What you will do> Repeat exactly, and only, the lines from the one that contains "The FreeCAD and" through the one that contains "return finish", both ends included.

Dataset records>
--------
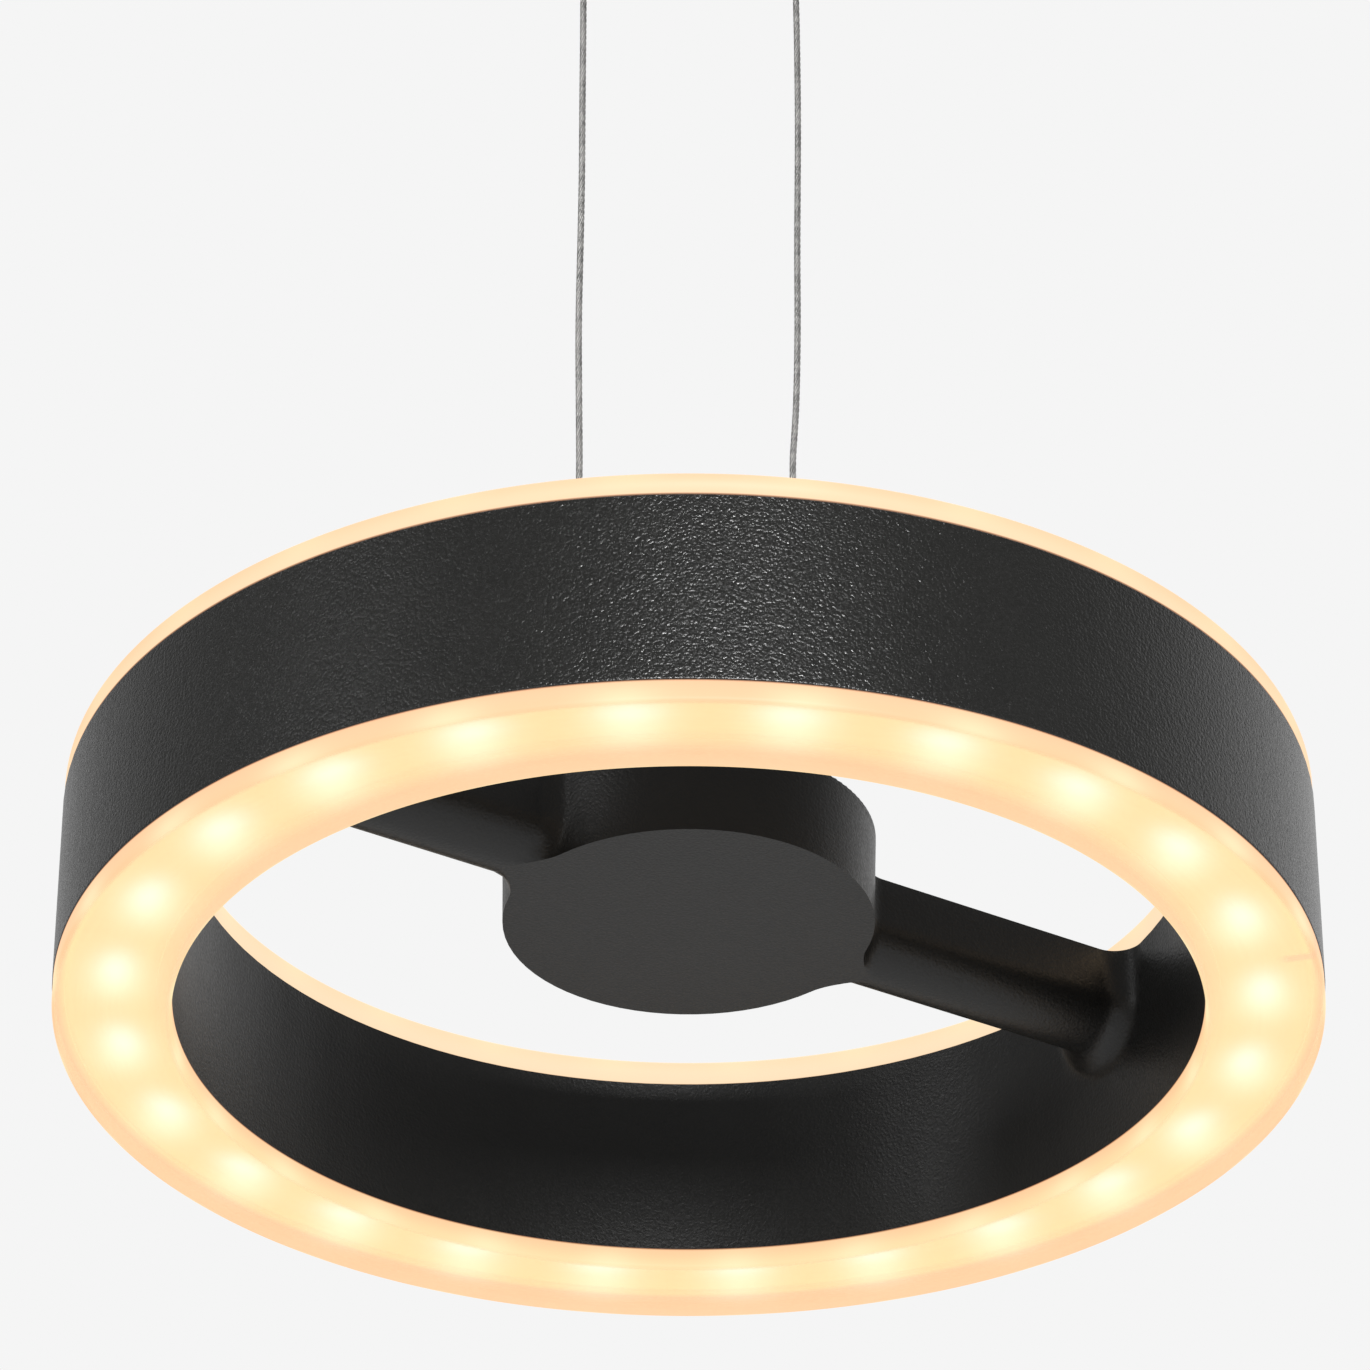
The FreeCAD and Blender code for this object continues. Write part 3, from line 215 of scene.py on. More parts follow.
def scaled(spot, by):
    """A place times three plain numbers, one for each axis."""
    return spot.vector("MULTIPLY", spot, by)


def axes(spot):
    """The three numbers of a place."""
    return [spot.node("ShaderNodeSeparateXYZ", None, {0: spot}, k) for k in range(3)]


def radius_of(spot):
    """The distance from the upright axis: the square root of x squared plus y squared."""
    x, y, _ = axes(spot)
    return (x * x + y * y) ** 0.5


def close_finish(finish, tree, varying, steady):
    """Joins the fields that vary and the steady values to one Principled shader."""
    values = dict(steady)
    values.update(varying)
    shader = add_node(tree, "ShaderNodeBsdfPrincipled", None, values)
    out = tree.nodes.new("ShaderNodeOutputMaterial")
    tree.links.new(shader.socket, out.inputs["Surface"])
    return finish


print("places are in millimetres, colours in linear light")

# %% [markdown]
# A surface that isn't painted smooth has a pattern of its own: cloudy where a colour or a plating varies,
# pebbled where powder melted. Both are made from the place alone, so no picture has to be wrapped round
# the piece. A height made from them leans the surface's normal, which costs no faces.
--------
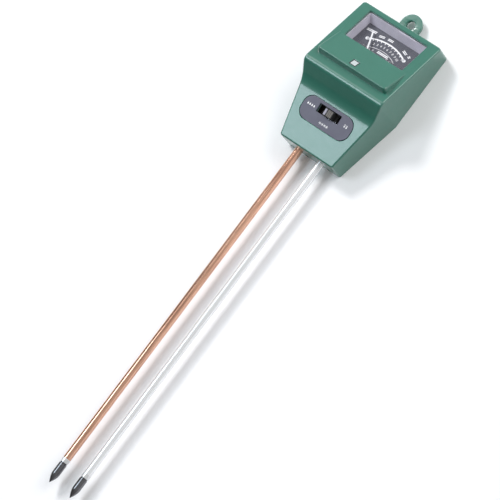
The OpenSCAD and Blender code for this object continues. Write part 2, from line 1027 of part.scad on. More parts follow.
--------
Correct answer>
The FreeCAD and Blender code for this object continues. Write part 3, from line 215 of scene.py on. More parts follow.
def scaled(spot, by):
    """A place times three plain numbers, one for each axis."""
    return spot.vector("MULTIPLY", spot, by)


def axes(spot):
    """The three numbers of a place."""
    return [spot.node("ShaderNodeSeparateXYZ", None, {0: spot}, k) for k in range(3)]


def radius_of(spot):
    """The distance from the upright axis: the square root of x squared plus y squared."""
    x, y, _ = axes(spot)
    return (x * x + y * y) ** 0.5


def close_finish(finish, tree, varying, steady):
    """Joins the fields that vary and the steady values to one Principled shader."""
    values = dict(steady)
    values.update(varying)
    shader = add_node(tree, "ShaderNodeBsdfPrincipled", None, values)
    out = tree.nodes.new("ShaderNodeOutputMaterial")
    tree.links.new(shader.socket, out.inputs["Surface"])
    return finish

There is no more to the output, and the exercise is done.